1:18 p.m.: I can’t believe I can eat whatever I want. An individual piece of chicken fried just for me with buns nearby? Alpine Strawberry or Antediluvian Chocolate? Nice. It seems like I can sit with anyone and just introduce myself. Four years of friendly classmates? I’ll take seconds! I can just casually bring up that stern lady who swiped us all in. We all have that in common! Easy introduction. It seems like all of the African-American students are at one table. This wasn’t in the folder! This wasn’t in the folder! How can I complete my group of multi-ethnic friends as seen in the admissions brochure? I head to the back. Look at that statue. John Adams! My favorite. A closer look...Shit! The alarm! Run, just run. They might rescind my admission—or hurt my chances of enrolling in Freshman Seminar 34[1/2]x: “Chastity in an Age of Cyber Warfare.” Run.
9:30 p.m.: Doo-wop, beep, shee-wah-bop-pow. What an a capella smackdown! Wow, it’s like the voices WERE the instruments. I want to join an a capella group, but who would want me, anyhow? I couldn’t even get into the Fallen Angels. Man, those girls have it all. Sure, I turn to drugs and alcohol sometimes to get by, but who doesn’t? Life’s tough. Do you know how many AP 5s I got? Nine.
9:36 p.m.: Looking for a party. Found a place that looked like it would be bumping (and grinding?!) all night: Lamont Café. I was pretty sure prefrosh didn’t usually get into final clubs, so I played it cool and only talked about my SAT I and never my SAT IIs. I ate a stale raspberry Danish and chilled in the VIP section, by the newspapers. Show them bitches no love.
9:41 p.m.: I’ma keep a low profile with a decaf chai latte and eye potential biddies. High school hasn’t gone so well for me with women. Sure, I once reached first base on a balk, but I got out by a fielder’s choice.  College will go better now that I’m reinventing myself. I strut over to a girl, hit her book out of her hand and say, “Do you have any idea how many free t-shirts I got today?” She doesn’t respond, so I lean in and whisper, “Seven.” Yeah, we pretty much frenched.

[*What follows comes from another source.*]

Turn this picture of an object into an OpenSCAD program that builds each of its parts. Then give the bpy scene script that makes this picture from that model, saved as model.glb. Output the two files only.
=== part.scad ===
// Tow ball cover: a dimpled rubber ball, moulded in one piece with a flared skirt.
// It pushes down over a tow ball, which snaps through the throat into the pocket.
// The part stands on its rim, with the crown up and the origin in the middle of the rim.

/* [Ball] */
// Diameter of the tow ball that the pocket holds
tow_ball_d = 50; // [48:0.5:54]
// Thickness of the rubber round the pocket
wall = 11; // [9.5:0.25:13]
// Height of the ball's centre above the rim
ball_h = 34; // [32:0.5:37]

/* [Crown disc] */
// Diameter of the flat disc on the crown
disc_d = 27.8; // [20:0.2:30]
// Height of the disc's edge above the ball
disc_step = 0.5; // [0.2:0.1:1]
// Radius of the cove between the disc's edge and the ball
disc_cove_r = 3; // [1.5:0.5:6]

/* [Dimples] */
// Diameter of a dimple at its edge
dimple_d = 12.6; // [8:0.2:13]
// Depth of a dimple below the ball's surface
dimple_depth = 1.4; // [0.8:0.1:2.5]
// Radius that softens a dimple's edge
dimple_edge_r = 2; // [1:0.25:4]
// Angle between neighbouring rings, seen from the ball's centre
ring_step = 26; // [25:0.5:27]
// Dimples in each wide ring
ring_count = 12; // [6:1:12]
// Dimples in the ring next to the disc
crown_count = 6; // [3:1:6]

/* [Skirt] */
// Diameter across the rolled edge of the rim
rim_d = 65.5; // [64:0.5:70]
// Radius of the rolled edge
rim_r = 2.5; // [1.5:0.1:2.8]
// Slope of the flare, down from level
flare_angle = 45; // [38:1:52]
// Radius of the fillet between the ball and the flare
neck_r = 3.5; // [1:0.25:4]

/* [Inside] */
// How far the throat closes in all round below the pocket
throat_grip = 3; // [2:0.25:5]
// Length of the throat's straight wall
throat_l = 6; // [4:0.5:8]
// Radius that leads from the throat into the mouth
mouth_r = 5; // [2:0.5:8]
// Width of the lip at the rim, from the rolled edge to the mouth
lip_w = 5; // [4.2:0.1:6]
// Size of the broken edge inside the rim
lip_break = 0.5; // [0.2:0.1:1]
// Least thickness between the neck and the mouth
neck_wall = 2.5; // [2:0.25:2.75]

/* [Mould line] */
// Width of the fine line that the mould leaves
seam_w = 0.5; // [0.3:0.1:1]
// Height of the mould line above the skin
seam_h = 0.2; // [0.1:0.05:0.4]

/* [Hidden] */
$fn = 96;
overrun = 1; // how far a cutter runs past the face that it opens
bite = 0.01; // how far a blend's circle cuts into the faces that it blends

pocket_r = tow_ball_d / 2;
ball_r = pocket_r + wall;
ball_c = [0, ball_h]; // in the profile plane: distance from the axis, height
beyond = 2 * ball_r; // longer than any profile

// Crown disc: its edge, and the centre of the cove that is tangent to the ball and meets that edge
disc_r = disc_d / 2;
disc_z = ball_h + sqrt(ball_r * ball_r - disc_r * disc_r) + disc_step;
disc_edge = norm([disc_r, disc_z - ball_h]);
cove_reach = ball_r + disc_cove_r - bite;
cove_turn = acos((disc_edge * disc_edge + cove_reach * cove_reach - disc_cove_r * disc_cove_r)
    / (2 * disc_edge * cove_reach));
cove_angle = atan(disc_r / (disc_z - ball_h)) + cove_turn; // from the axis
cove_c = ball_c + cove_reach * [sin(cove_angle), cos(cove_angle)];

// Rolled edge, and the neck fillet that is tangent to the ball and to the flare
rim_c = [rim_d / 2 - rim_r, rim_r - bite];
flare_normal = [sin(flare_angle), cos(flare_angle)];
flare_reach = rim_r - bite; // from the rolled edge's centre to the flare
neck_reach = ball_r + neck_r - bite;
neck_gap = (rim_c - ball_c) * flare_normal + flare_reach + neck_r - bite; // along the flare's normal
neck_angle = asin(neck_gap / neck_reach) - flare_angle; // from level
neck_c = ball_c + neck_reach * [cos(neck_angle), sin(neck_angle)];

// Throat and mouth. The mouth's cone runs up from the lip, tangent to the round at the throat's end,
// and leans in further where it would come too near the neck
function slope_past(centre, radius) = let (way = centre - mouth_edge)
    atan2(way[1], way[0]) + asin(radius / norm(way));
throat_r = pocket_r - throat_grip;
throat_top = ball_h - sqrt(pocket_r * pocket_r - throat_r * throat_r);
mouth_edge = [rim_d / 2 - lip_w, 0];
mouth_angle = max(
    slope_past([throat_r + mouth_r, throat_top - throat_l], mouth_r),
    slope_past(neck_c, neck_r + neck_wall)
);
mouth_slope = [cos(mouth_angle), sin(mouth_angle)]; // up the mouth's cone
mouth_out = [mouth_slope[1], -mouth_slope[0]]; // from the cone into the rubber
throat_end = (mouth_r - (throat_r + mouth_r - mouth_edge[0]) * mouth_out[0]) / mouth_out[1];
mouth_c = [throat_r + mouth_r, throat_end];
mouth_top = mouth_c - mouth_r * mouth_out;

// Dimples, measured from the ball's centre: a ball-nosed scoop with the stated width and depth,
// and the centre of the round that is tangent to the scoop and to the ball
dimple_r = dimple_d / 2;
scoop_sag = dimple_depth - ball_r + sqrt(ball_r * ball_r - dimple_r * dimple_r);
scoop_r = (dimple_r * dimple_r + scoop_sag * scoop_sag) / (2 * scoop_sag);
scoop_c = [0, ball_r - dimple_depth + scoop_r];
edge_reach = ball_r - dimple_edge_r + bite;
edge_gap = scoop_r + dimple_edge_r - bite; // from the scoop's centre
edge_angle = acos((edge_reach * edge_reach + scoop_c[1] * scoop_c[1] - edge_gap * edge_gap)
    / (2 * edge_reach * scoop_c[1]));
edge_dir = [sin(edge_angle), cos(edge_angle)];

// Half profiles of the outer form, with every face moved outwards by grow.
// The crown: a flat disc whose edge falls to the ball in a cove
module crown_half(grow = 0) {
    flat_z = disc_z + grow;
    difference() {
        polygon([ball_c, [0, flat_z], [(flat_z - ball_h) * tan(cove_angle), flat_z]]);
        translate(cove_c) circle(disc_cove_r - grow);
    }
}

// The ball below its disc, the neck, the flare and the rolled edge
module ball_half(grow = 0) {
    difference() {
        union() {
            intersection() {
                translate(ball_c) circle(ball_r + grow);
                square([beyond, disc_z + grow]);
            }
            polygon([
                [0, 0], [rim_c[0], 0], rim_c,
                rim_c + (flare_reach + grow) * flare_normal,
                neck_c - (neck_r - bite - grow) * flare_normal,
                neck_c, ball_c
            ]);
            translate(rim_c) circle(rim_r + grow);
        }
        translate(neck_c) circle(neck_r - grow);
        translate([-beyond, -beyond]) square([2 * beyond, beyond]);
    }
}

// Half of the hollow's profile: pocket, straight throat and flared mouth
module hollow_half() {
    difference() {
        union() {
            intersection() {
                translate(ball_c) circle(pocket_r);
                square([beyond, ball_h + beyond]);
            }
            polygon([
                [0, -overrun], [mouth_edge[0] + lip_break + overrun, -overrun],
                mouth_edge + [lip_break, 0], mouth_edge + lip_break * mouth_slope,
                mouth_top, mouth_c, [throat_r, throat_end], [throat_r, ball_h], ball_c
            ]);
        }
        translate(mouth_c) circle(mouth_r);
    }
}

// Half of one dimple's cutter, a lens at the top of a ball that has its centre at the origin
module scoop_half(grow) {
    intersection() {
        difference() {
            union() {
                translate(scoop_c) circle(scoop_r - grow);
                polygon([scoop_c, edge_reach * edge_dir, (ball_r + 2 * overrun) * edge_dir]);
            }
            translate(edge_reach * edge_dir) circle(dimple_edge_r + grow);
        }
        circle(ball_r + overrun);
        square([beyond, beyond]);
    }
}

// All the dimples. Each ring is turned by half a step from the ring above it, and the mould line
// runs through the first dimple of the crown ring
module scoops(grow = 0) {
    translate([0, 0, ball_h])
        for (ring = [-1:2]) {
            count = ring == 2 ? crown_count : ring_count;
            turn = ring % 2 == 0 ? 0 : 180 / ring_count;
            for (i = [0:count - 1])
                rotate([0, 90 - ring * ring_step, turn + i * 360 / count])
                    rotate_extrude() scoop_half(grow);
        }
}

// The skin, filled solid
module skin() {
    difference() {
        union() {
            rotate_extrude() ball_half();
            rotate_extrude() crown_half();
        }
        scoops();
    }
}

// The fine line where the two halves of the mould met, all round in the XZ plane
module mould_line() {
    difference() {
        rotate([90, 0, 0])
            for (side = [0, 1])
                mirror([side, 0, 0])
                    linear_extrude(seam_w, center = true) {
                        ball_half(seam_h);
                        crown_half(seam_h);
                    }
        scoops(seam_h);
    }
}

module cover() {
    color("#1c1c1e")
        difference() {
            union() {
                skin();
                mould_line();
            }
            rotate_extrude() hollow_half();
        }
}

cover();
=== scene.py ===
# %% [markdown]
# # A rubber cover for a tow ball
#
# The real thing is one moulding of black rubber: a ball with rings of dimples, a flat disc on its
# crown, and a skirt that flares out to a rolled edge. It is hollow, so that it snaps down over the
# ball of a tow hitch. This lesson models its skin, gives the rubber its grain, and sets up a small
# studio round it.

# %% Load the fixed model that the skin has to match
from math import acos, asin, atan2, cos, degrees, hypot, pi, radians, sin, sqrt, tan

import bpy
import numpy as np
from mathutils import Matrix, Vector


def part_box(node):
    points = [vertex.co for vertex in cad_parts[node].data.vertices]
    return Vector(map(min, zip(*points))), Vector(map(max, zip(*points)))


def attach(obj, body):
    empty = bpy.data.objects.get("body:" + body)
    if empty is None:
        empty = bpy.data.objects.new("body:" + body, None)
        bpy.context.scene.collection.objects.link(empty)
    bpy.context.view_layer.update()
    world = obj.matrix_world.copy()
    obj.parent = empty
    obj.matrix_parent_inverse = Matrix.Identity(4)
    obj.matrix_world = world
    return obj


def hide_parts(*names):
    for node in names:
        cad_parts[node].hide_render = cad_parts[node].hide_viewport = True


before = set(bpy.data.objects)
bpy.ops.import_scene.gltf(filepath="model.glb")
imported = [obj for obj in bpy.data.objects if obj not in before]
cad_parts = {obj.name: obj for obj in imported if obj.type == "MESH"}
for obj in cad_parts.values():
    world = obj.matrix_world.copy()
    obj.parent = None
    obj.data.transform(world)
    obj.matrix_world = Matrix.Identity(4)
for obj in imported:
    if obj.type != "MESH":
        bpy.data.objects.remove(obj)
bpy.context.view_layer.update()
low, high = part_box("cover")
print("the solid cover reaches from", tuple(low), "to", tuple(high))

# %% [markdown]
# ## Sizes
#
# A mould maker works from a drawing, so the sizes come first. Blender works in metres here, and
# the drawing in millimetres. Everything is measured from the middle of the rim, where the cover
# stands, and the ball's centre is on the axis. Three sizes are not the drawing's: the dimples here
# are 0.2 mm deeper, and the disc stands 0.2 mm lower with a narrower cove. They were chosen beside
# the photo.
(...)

 Oh, Microsoft Word Paper Clip, “heteronormative” isn’t a word? Looks like we just found one wiry, wound-up bigot!
 Couples seeking 5’7”-5’10” albino Sephardic Jewish egg donors with 2300+ SATs, come on down!
 Editor’s Note: THURJ, we put you on the map. We expect some quid pro quo, such as, Undergraduate Research on whether Shaq is the new fun czar.
 Infield fly rule=unexpected and unwelcome unzipping of pants; bunt=kissing her hand and then attempting to move to lips; Kirby Puckett=her ex-boyfriend; third base=vague; hit by pitch=hit by bus while kissing date; first base coach=guy who helps you make out; Cal Ripken, Jr.=making out with same girl 2,632 consecutive times; called third strike=leave theater, get popcorn, return, date absent; inside the park home run=artificial insemination; suicide squeeze= “DO ME OR I’LL KILL MYSELF”; Registrar Barry S. Kane=inventor of the suicide squeeze.